Welcome to the Sentiment Analysis of WorldCup2022 Tweets project! This system utilizes machine learning to classify hate speech in tweets related to the World Cup 2022. We have implemented and compared five algorithms (Logistic Regression, Decision Tree, Naive Bayes, SVM, and Random Forest) using a dataset containing 430,000 records. After rigorous testing, the "Logistic Regression" algorithm demonstrated the best accuracy at 94%, and thus, it became the foundation of our system.
To address the challenge of negation words, we created a specialized dataset containing various negation words and their alternatives. During classification, the system checks for the presence of negation words in tweets and substitutes them with their alternatives, ensuring a more accurate sentiment analysis.
- Logistic Regression Algorithm: Chosen for its superior performance in accuracy.
- NLP Tools: Leveraged tools such as stopwords, tokenization, and n-grams to enhance natural language processing.
- Transfer Learning (BERT): Employed for advanced language understanding and sentiment analysis.

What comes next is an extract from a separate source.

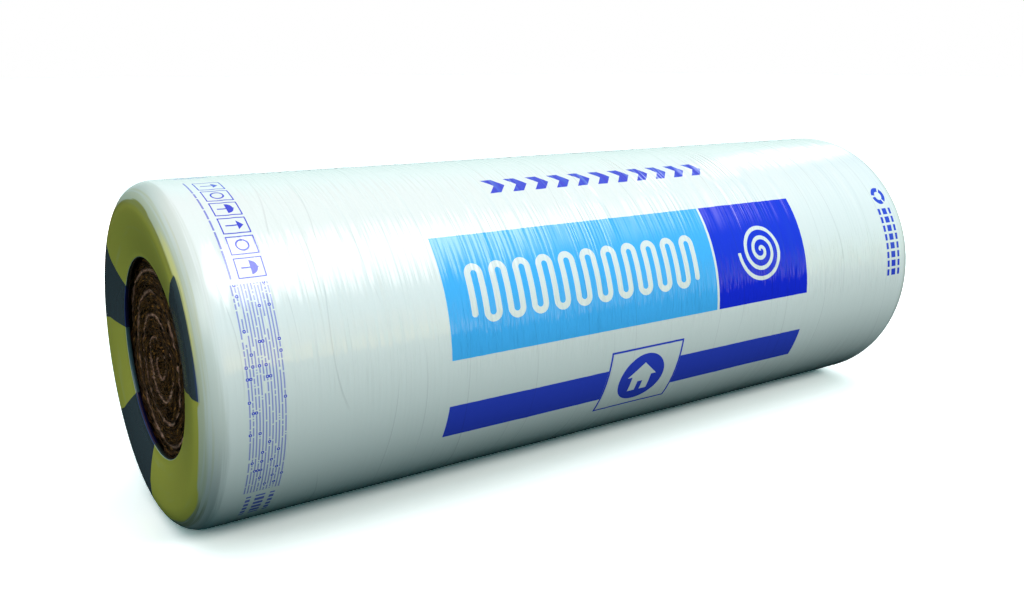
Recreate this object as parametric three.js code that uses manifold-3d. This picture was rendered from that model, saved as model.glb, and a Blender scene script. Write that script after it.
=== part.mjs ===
// A roll of glass wool insulation in its printed film sleeve, lying on its side.
//
// The batt is wound tight on itself, without a core, and its outer turns stand a little
// proud of the inner ones at both ends. The film is shrunk round the roll: it covers the
// barrel, runs over the rounded shoulders and down the end faces, and stops at a round
// opening with a turned-in hem, where the turns of wool show.
//
// Millimetres, +Z up. The roll's axis runs along X, at one radius above the floor, and the
// origin is on the floor under the middle of the roll.

import * as THREE from "three";
import { mergeVertices } from "three/addons/utils/BufferGeometryUtils.js";
import Module from "manifold-3d";

// The roll as it is packed.
const rollLength = 1200; // over both film ends
const barrelRadius = 208.75; // over the film
const shoulderRadius = 30.5; // rounding from the barrel to the end face
const facets = 60; // flat strips round the barrel, an even number so that one faces down

// The film sleeve.
const filmThickness = 0.8;
const endFlatWidth = 14; // ring of each end face that the roll can stand on
const dishDepth = 9; // how far the end face falls from that ring to the opening
const openingRadius = 120.5; // round opening in each end face
const rimRadius = 2.5; // turn of the film at the opening's edge
const hemDepth = 3; // straight part of the turned-in edge

// The wound wool.
const woolClearance = 0.3; // between the wool and the film that lies on it
const woolFaceDepth = 20.5; // inner turns, in from the end of the roll
const stepOverlap = 12; // how far outside the opening the proud outer turns begin
const stepSlope = 4; // radial width of the slope down to the inner turns
const turnPitch = 27.3; // thickness of one turn of compressed batt
const turnsShown = 4.2; // turns whose seam is cut, the last one ending under the film
const eyeDrop = 10; // the eye of the spiral lies below the axis,
const eyeShift = 8.5; // and a little to the back
const eyeRadius = 4; // where the seam starts, straight above the eye
const seamWidth = 2.6;
const seamDepth = 3.2;

// Fineness of the curves.
const shoulderSteps = 6;
const rimSteps = 3;
const seamStepsPerTurn = 30;

const axisHeight = barrelRadius * Math.cos(Math.PI / facets); // of the strip that faces down
const endFlatInner = barrelRadius - shoulderRadius - endFlatWidth;
const rimOuter = openingRadius + rimRadius; // where the dished face meets the rim's turn
const dishSlope = Math.atan2(dishDepth, endFlatInner - rimOuter);

const wasm = await Module();
wasm.setup();

/** Points of an arc in the (depth, radius) plane, both ends included. */
function arc(centreDepth, centreRadius, radius, fromAngle, toAngle, steps) {
  return Array.from({ length: steps + 1 }, (_, i) => {
    const angle = THREE.MathUtils.lerp(fromAngle, toAngle, i / steps);
    return new THREE.Vector2(
      centreDepth + radius * Math.cos(angle),
      centreRadius + radius * Math.sin(angle),
    );
  });
}

/**
 * Outer line of the film at one end, from the hem out to the barrel, as points of
 * (depth in from the end, radius).
 */
function filmLine() {
  const rimDepth = dishDepth + rimRadius;
  const rim = arc(rimDepth, rimOuter, rimRadius, -Math.PI / 2, -Math.PI - dishSlope, rimSteps);
  const shoulder = arc(
    shoulderRadius,
    barrelRadius - shoulderRadius,
    shoulderRadius,
    Math.PI,
    Math.PI / 2,
    shoulderSteps,
  );
  return [
    new THREE.Vector2(rimDepth + hemDepth, openingRadius),
    ...rim,
    new THREE.Vector2(0, endFlatInner),
    ...shoulder,
  ];
}

/** The same line moved sideways by a distance, towards the inside of the roll. */
function inset(line, distance) {
  const normals = line.slice(1).map((point, i) => {
    const along = point.clone().sub(line[i]).normalize();
    return new THREE.Vector2(along.y, -along.x);
  });
  return line.map((point, i) => {
    const before = normals[Math.max(i - 1, 0)];
    const after = normals[Math.min(i, normals.length - 1)];
    const mitre = before.clone().add(after).normalize();
    return point.clone().addScaledVector(mitre, distance / mitre.dot(after));
  });
}

/** Outer line of the wool at one end, from the axis out to the barrel. */
function woolLine() {
  const stepRadius = openingRadius + stepOverlap;
  const underFilm = inset(filmLine(), filmThickness + woolClearance);
  const shoulder = underFilm.filter((point) => point.y > stepRadius);
  const below = underFilm[underFilm.length - shoulder.length - 1];
  const share = (stepRadius - below.y) / (shoulder[0].y - below.y);
  return [
    new THREE.Vector2(woolFaceDepth, 0),
    new THREE.Vector2(woolFaceDepth, stepRadius - stepSlope),
    below.clone().lerp(shoulder[0], share),
    ...shoulder,
  ];
}

/** Both ends of the roll in one line: the given end, then its mirror image. */
function bothEnds(line) {
  const place = (point, side) =>
    new THREE.Vector2(point.y, side * (rollLength / 2 - point.x));
  const near = line.map((point) => place(point, -1));
  const far = line.map((point) => place(point, 1)).reverse();
  return [...near, ...far];
}

/** A solid turned round the X axis, with one of its flat strips facing down. */
function turned(profile) {
  const geometry = new THREE.LatheGeometry(profile, facets, Math.PI / facets);
  return geometry.rotateZ(-Math.PI / 2);
}

/** A geometry as a solid that can be cut. */
function solidOf(geometry) {
  const bare = geometry.clone();
  bare.deleteAttribute("normal");
  bare.deleteAttribute("uv");
  const merged = mergeVertices(bare, 1e-4);
  return new wasm.Manifold(
    new wasm.Mesh({
      numProp: 3,
      vertProperties: merged.attributes.position.array,
      triVerts: new Uint32Array(merged.index.array),
    }),
  );
}

/** A cut solid as a geometry again. */
function geometryOf(solid) {
  const mesh = solid.getMesh();
  const geometry = new THREE.BufferGeometry();
  const positions = new THREE.BufferAttribute(mesh.vertProperties, 3);
  geometry.setAttribute("position", positions);
  geometry.setIndex(new THREE.BufferAttribute(mesh.triVerts, 1));
  geometry.computeVertexNormals();
  return geometry;
}

/** The seam between the turns: a narrow band along a spiral, drawn with X up and Y back. */
function seamShape() {
  const steps = Math.round(turnsShown * seamStepsPerTurn);
  const edge = (side) =>
    Array.from({ length: steps + 1 }, (_, i) => {
      const turns = (i / steps) * turnsShown;
      const angle = turns * 2 * Math.PI;
      const radius = eyeRadius + turns * turnPitch + (side * seamWidth) / 2;
      return new THREE.Vector2(
        radius * Math.cos(angle) - eyeDrop,
        radius * Math.sin(angle) + eyeShift,
      );
    });
  return new THREE.Shape([...edge(1), ...edge(-1).reverse()]);
}

/** The cutter of one end's seam. The spiral is the same one at both ends of the batt. */
function seamCutter(side) {
  const depth = 2 * seamDepth; // half of it stands out of the face
  const cutter = new THREE.ExtrudeGeometry(seamShape(), { depth, bevelEnabled: false });
  cutter.translate(0, 0, -depth / 2);
  cutter.rotateY(-Math.PI / 2);
  cutter.translate(side * (rollLength / 2 - woolFaceDepth), 0, 0);
  return solidOf(cutter);
}

/** The wound glass wool, with the seam between its turns cut into both ends. */
function makeWoolRoll() {
  let wool = solidOf(turned(bothEnds(woolLine())));
  for (const side of [-1, 1]) wool = wool.subtract(seamCutter(side));
  const material = new THREE.MeshStandardMaterial({
    color: 0x4b3520,
    roughness: 0.95,
    metalness: 0,
  });
  const mesh = new THREE.Mesh(geometryOf(wool), material);
  mesh.name = "wool_roll";
  return mesh;
}

/** The printed film sleeve, open at both ends. */
function makeFilmSleeve() {
  const outside = bothEnds(filmLine());
  const inside = bothEnds(inset(filmLine(), filmThickness)).reverse();
  const material = new THREE.MeshStandardMaterial({
    color: 0xe4eae8,
    roughness: 0.28,
    metalness: 0,
  });
  const mesh = new THREE.Mesh(turned([...outside, ...inside, outside[0]]), material);
  mesh.name = "film_sleeve";
  return mesh;
}

const insulationRoll = new THREE.Group();
insulationRoll.add(makeWoolRoll(), makeFilmSleeve());
insulationRoll.position.z = axisHeight;

export default insulationRoll;
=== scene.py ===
"""Insulation roll: glass wool wound tight in a shrunk and printed film sleeve.

Run as a script, it dresses the packed model, which gives the roll its size and place, and
sets a plain studio round it. Lengths are in metres, and the roll's axis runs along X.
"""

import math
import random
from collections import namedtuple
from functools import partial, reduce

import bmesh
import bpy
from bpy.props import FloatProperty, FloatVectorProperty, IntProperty, PointerProperty
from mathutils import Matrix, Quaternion, Vector, noise


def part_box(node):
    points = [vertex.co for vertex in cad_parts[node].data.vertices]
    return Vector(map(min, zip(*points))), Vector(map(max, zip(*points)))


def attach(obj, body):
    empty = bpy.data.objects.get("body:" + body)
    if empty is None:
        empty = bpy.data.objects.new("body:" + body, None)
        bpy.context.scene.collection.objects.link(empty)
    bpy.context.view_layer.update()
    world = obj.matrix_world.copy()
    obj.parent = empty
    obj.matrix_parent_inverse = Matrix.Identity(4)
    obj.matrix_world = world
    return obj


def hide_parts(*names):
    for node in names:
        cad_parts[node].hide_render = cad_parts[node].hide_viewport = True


bl_info = {
    "name": "Insulation Roll",
    "version": (1, 0, 0),
    "blender": (4, 5, 0),
    "location": "3D View > Sidebar > Insulation Roll",
    "description": "Glass wool wound tight in a shrunk and printed film sleeve",
    "category": "Object",
}

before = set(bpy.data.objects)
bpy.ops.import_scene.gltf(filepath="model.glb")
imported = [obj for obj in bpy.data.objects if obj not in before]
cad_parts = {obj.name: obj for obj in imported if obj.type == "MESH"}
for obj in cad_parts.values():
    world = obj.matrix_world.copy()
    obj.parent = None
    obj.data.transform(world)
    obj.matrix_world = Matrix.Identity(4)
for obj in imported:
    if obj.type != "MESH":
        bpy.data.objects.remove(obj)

SLEEVE_LOW, SLEEVE_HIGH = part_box("film_sleeve")
HALF_LENGTH = SLEEVE_HIGH.x
AXIS_HEIGHT = (SLEEVE_LOW.z + SLEEVE_HIGH.z) / 2
PRESSED_IN = 0.0003  # the floor presses the lowest strip of the barrel this far in
BARREL_RADIUS = SLEEVE_HIGH.z - AXIS_HEIGHT + PRESSED_IN
AXIS_POINT = Vector((0, 0, AXIS_HEIGHT))

# A printed patch lies along the roll, counted from its left end, and around it, counted
# from the top towards the front. Both are in metres on the film.
Patch = namedtuple("Patch", "left right upper lower")
LIGHT_PANEL = Patch(0.2968, 0.7370, 0.1774, 0.3286)
DARK_PANEL = Patch(0.7412, 0.9296, 0.1774, 0.3286)
STRIPE = Patch(0.2977, 0.9308, 0.3891, 0.4384)
FRAMED_MARK = Patch(0.5460, 0.6770, 0.3616, 0.4649)
CHEVRON_ROW = Patch(0.4080, 0.8130, 0.0860, 0.1150)
HANDLING_MARKS = Patch(0.0607, 0.0921, 0.0301, 0.2017)
LONG_LINE = Patch(0.0485, 0.0564, 0.0284, 0.1991)
SMALL_LINES = Patch(0.0485, 0.0916, 0.2056, 0.4551)
SMALL_ROWS = 12
LOWER_MARKS = Patch(0.0543, 0.0877, 0.4634, 0.5114)
BACK_MARKS = Patch(0.0511, 0.0898, -0.0501, 0.0027)
RIGHT_RING = Patch(1.1290, 1.1640, 0.1770, 0.2067)
RIGHT_LINES = Patch(1.1300, 1.1620, 0.2114, 0.3303)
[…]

- Twitter API: Used to fetch tweets dynamically from Twitter, allowing classification based on specific hashtags or Twitter users (public accounts).
- Django Framework: Developed a web application to showcase and visualize the sentiment analysis results.
The system has the following key features:
- Tweet Classification: Automatically classifies tweets into categories, distinguishing hate speech from non-hate speech.
- Dynamic Tweet Fetching: Utilizes the Twitter API to fetch and analyze tweets based on specific hashtags or Twitter users.
- Negation Word Handling: Mitigates the impact of negation words on sentiment analysis through a specialized dataset.
- Web Interface: A user-friendly website built using the Django framework to display and interact with the sentiment analysis results.
To get started with the project, follow these steps:
- Clone the repository to your local machine.
- Install the required dependencies.
- Set up the Twitter API credentials for dynamic tweet fetching.
- Run the Django web application to explore the sentiment analysis results.
This project represents our graduation effort, where we dedicated our time and skills to develop a robust sentiment analysis system for World Cup 2022 tweets. We hope you find our work insightful and valuable.
Thank you for your time and interest in our project! 😊